Anyway, my point is this... the militiamen of these colonies were by and large riflemen. I won't say that there were no smoothbore fowling pieces among them, but in general they were armed with rifles. This on one hand gave them accuracy and experience in marksmanship. On the other hand, though, it gave them limited ability to reload and fire again against massed regular troops in battle formation, and they had no ability to close and decide a battle with the bayonet, because their rifles were not equipped with bayonets. The also had no standard/interchangeable ammunition. Their arms were their personal hunting/personal defense weapons. Patriot General Daniel Morgan melded their strengths and compensated for their weaknesses by extremely clever use of militia together with Continental regulars to destroy Bannastre Tarreyton's forces at the Cowpens, and the "overmountain" men took it upon themselves to move east and destroy Patrick Ferguson's army at King's Mountain... an all-militia affair, in which besides anihilating his force they killed Ferguson, inventor of the breech loading Ferguson Rifle.

So, while Continental troops used Charlevilles and Land Pattern large bore muskets and bayonets, in the lower South, the militia was armed predominantly with rifles. These were not altogether of Pennsylvania origin or Germanic configuration. There were separate schools of riflemaking style stemming from Virginia and Maryland and its thought that rifles were being made in North Carolina by the time of the Revolution (there were definitely several schools of riflemaking prospering in North Carolina not long after the Revolution) although the expert on the subject has not yet found a surviving example dating to the Revolution. But, in any case, they were distinctly American, not imports.

Replicas of these general sorts of rifles are made and available today, including kits that can be put together at home. There are a number of makers, Tennessee Valley Muzzleloading being, I believe the largest... but there are others. Google terms such as: "Southern Rifle" and "Southern Poor Boy rifle" in conjunction with "muzzleloader" and/or "black powder".

December 22, 2010, 01:06 AM
That's an interesting chapter of the war 303. I was recently reading that King's Mountain is one of the few major battles where the Patriot militia had primarily riflemen--not just riflemen in special supporting units. There was an ongoing debate within the American forces about whether they should favor the frontier rifle fighting which relied on smaller better trained units or favor instead the massed infantry techniques of European warfare. The militias certainly seemed to fare best when not used in massed formations.

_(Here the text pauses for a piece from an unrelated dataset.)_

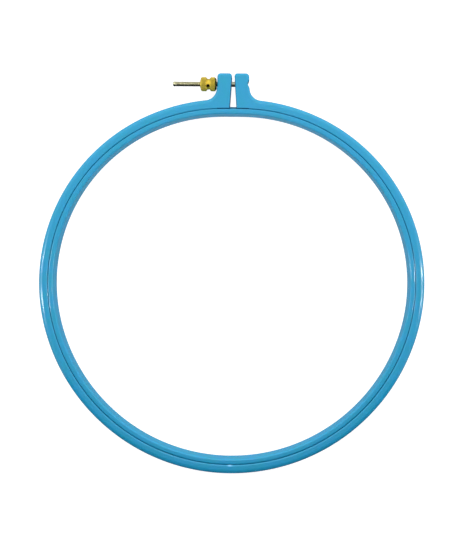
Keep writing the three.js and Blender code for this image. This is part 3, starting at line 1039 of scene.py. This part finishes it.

Unfortunately the higher ups were very much enamored of the European methods of small arms action--particularly the emphasis on bayonet charges. In his charge of the redoubt at Yorktown, Alexander Hamilton apparently ordered his men to go in with muskets unloaded and rely solely on bayonets. Thankfully it turned out well enough, but after the war the lessons learned by the world's first rifle units were mostly forgotten by the organized military. Even poor Lewis & Clark were forced to pack along a full complement of muskets, though I get the sense they would have liked to chuck them all in favor of more rifles.

It was the backwoodsmen and long hunters who remembered the rifle's utility, and again they played a key role in the Battle of New Orleans a generation after the Revolution. It's notable that the success of the mixed rifle & musket units at that conflict contrasts with the trouncing our more traditional militias received on the east coast when the Red Coats burned Washington DC.

I wonder what the rifles at King's Mountain looked like. Probably something like transitional pieces I suspect but likely with some of that elongation present, albeit not as long and thin as the later pieces. I wish someone had at least noted the ball sizes being supplied.

Whatever it looked like at particular periods, there's no doubt that the long rifle of the middle south and hill country is *the* quintessential American firearm, though. It evolved here and played a central role in peace and war from its origin in the 18th century right through the Civil War. By the time Winchester's more famous mass-produced arms came into play the frontier had really already been won and the last of the major conflicts on this continent fought.

December 25, 2010, 12:50 PM
I would say that you need to zero in on a region, even a state. The likelihood of there being a single rifle at Bunker Hill (Breed's Hill) was small - all the Brits had muskets, and rifles were very uncommon in Massachusetts at the time. As noted above, at King's mountain, a bunch of pissed-off Overmountain Men from Indian country carried rifles. You pretty much have to look at the locale, and the year(s) of interest, to determine the type of firelock that would have been most common, or at least not unusual.

Refer to the Shumway books for a start - they are filled with proper photos - meaning you can take measurements from them. They are all black and white, but his method of lighting was terrific, and he shot them from a distance/angle that you can correctly scale from it if you ever get interested in building one.

December 25, 2010, 02:06 PM
I had a chance to handle an old rifle that's still in the family from the Revolutionary War period. It was tucked away in an attic in the old family farmhouse in what is now West Virginia, right across the mountains from Virginia's Shenandoah Valley. It apparently started life as a Pennsylvania long rifle, based on the design of the buttstock and the silver star inlays on the grip, but over the years it was converted from flintlock to percussion, the forestock was shortened, and I think the barrel was rebored and rerifled at least once to a larger calibre as it got shot out. I'd guess it was in use from the late 1700s up until around the Civil War period, when cartridge rifles became common. It was stuck away in the attic and forgotten until my cousin took posession of the house and remodeled and modernized it in the 1970s. It's still hanging over the mantel of the fireplace there, as far as I know, and it looks right at home. Several family members were Revolutionary War veterans, and as Virginians, served under George Washington, according to the old pension records. There's no family documentation whether or not this particular rifle ever served in combat, though, or whether it just stayed at home to provide food and security to the family left behind.

December 27, 2010, 10:48 PM
The first of the Angstadt clan opened a gun shop making rifles in the 1740's in Rockland Township, Berks County, PA.